Monday, April 30, 2012


Three boys were playing in the homeliving center. Two boys (I think they were the "children") were cutting pretend vegetables and bread. The other boy (the "parent" possibly) kept using the telephone. He would create a barrier for privacy for his conversations.

Sorry about the blurry photo. He kept moving and this is the best I could get.

The two boys kept disagreeing on things. Where the vegetables or fruit should go. How to cut. What the arrangements should be.

The "parent" boy would talk with them and then head back to his phone. I watched for a few minutes, just trying to make sense of what was happening.

The "parent" boy put aside his phone and came to the table with the other two. "Rules have consequences," he said seriously. Then they began to whisper among themselves.

I had to walk away (so my amusement wouldn't interrupt the play). His statement...and its inflection...obviously was mimicking someone. (It wasn't me or Cindy. That's not a sentence we use.)

But, as I thought about the incident later, I pondered learning consequences. Consequences are important for kids to learn. Not necessarily consequences of breaking rules...although that is something they learn.

Kids must learn is consequences of decisions. That can be decisions and choices of behavior. But I'm thinking about consequences of decisions and choices every day in the classroom.

If you choose to play with the vegetables, fruit, and bread throughout activity time, the consequences are you don't get to paint or build or write. And that's okay.
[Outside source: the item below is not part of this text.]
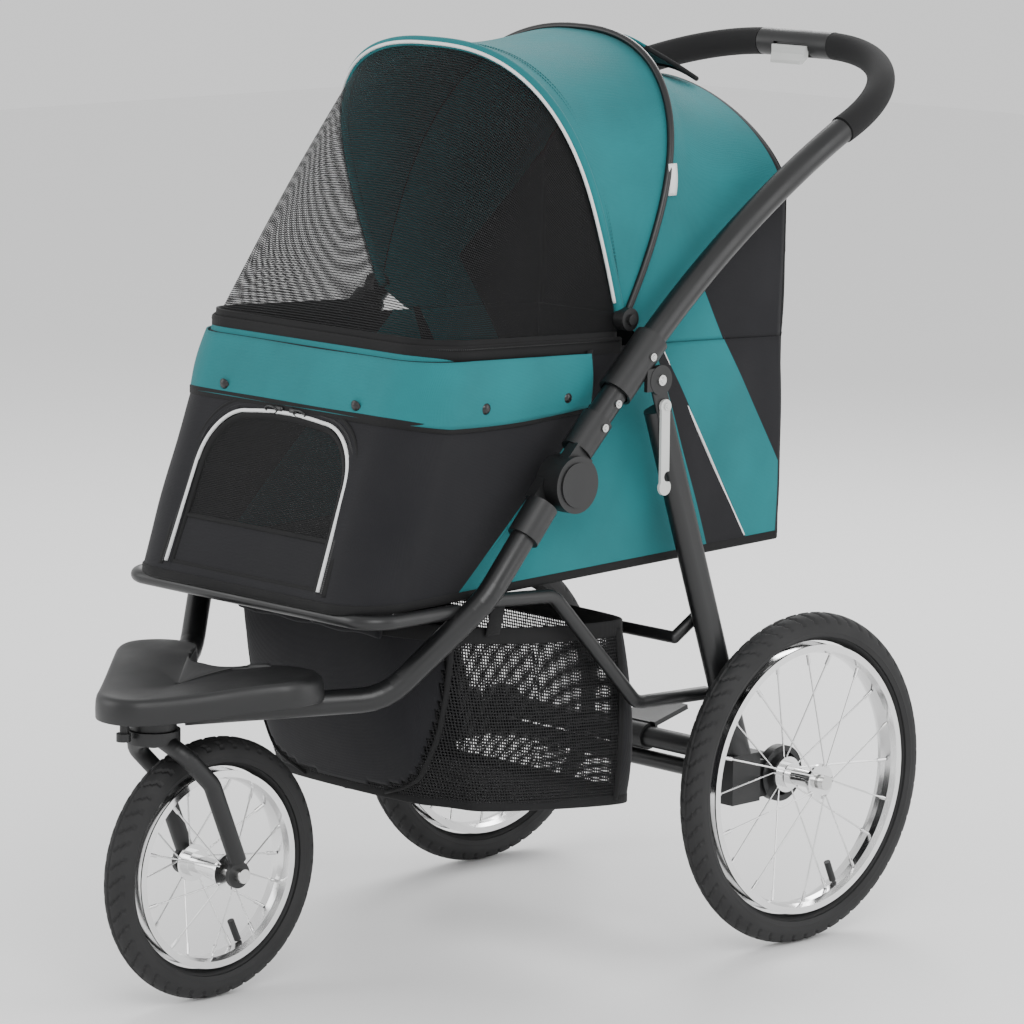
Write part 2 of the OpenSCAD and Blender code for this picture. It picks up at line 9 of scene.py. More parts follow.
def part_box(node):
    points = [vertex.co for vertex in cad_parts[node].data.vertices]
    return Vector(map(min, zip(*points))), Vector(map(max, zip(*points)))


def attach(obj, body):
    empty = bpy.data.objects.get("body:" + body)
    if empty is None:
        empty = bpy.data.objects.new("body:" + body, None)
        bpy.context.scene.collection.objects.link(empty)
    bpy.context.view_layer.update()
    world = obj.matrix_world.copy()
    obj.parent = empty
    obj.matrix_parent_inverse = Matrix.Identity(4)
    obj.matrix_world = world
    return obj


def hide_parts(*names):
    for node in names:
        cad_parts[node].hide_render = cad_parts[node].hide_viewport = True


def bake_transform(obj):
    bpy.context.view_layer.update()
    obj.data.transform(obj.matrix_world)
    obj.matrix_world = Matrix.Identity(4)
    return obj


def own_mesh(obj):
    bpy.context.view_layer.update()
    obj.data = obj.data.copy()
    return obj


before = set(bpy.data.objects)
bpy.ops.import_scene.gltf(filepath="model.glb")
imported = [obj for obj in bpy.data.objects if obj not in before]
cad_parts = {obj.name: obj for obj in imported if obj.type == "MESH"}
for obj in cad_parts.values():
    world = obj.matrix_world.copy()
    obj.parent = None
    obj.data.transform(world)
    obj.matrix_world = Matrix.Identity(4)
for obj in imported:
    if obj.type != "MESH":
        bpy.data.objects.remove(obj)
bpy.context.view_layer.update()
scene = bpy.context.scene
MM = 0.001
LEFT, RIGHT = 1, -1
UP = (0, 0, 1)
BACKWARD = (0, 1, 0)


# ---------- materials ----------


class Paint:
    """A Principled material and short ways to wire its pattern nodes."""

    def __init__(self, name, colour, roughness, metallic=0.0, **sockets):
        self.mat = bpy.data.materials.new(name)
        self.mat.use_nodes = True
        self.tree = self.mat.node_tree
        self.shader = self.tree.nodes["Principled BSDF"]
        self.set("Base Color", (*colour, 1))
        self.set("Roughness", roughness)
        self.set("Metallic", metallic)
        for socket, value in sockets.items():
            self.set(socket.replace("_", " "), value)

    def set(self, socket, value):
        self.shader.inputs[socket].default_value = value

    def node(self, kind, **inputs):
        n = self.tree.nodes.new(kind)
        for key, value in inputs.items():
            if key.startswith("p_"):
                setattr(n, key[2:], value)
            elif isinstance(value, bpy.types.NodeSocket):
                self.tree.links.new(value, n.inputs[key.replace("_", " ")])
            else:
                n.inputs[key.replace("_", " ")].default_value = value
        return n

    def maths(self, operation, a, b=0.0, clamp=False):
        n = self.tree.nodes.new("ShaderNodeMath")
        n.operation = operation
        n.use_clamp = clamp
        for socket, value in zip(n.inputs, (a, b)):
            if isinstance(value, bpy.types.NodeSocket):
                self.tree.links.new(value, socket)
            else:
                socket.default_value = value
        return n.outputs[0]

    def place(self, kind="Object"):
        return self.node("ShaderNodeTexCoord").outputs[kind]

    def axes(self, where):
        split = self.node("ShaderNodeSeparateXYZ", Vector=where)
        return split.outputs

    def noise(self, where, scale, detail=3.0):
        return self.node(
            "ShaderNodeTexNoise", Vector=where, Scale=scale, Detail=detail
        ).outputs["Fac"]

    def ramp(self, value, low, high, to_low, to_high):
        n = self.node("ShaderNodeMapRange", Value=value)
        for key, number in (
            ("From Min", low),
            ("From Max", high),
            ("To Min", to_low),
            ("To Max", to_high),
        ):
            n.inputs[key].default_value = number
        return n.outputs["Result"]

    def mix(self, share, colour_a, colour_b):
        n = self.tree.nodes.new("ShaderNodeMix")
        n.data_type = "RGBA"
        self.tree.links.new(share, n.inputs["Factor"])
        for key, value in (("A", colour_a), ("B", colour_b)):
            socket = [s for s in n.inputs if s.name == key and s.type == "RGBA"][0]
            if isinstance(value, bpy.types.NodeSocket):
                self.tree.links.new(value, socket)
            else:
                socket.default_value = (*value, 1)
        return [s for s in n.outputs if s.type == "RGBA"][0]

    def feed(self, socket, value):
        self.tree.links.new(value, self.shader.inputs[socket])

    def bump(self, height, strength, distance):
        n = self.node(
            "ShaderNodeBump", Strength=strength, Distance=distance, Height=height
        )
        self.feed("Normal", n.outputs["Normal"])

    def vary_colour(self, share, low, high):
        self.feed("Base Color", self.mix(share, low, high))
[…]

I've had kids tell me, I don't have a painting...I didn't get to play with the cars...and so forth. And that's the consequences of choices. You get to do one thing and don't get to do another. Important lessons to learn. I think I know some adults who need to learn this lesson.


  1. Great post Scott! I think I recognize those pot holders, somebody has been visiting the Target Dollar Spot!

    1. Exactly right, Vanessa. That's where those came from.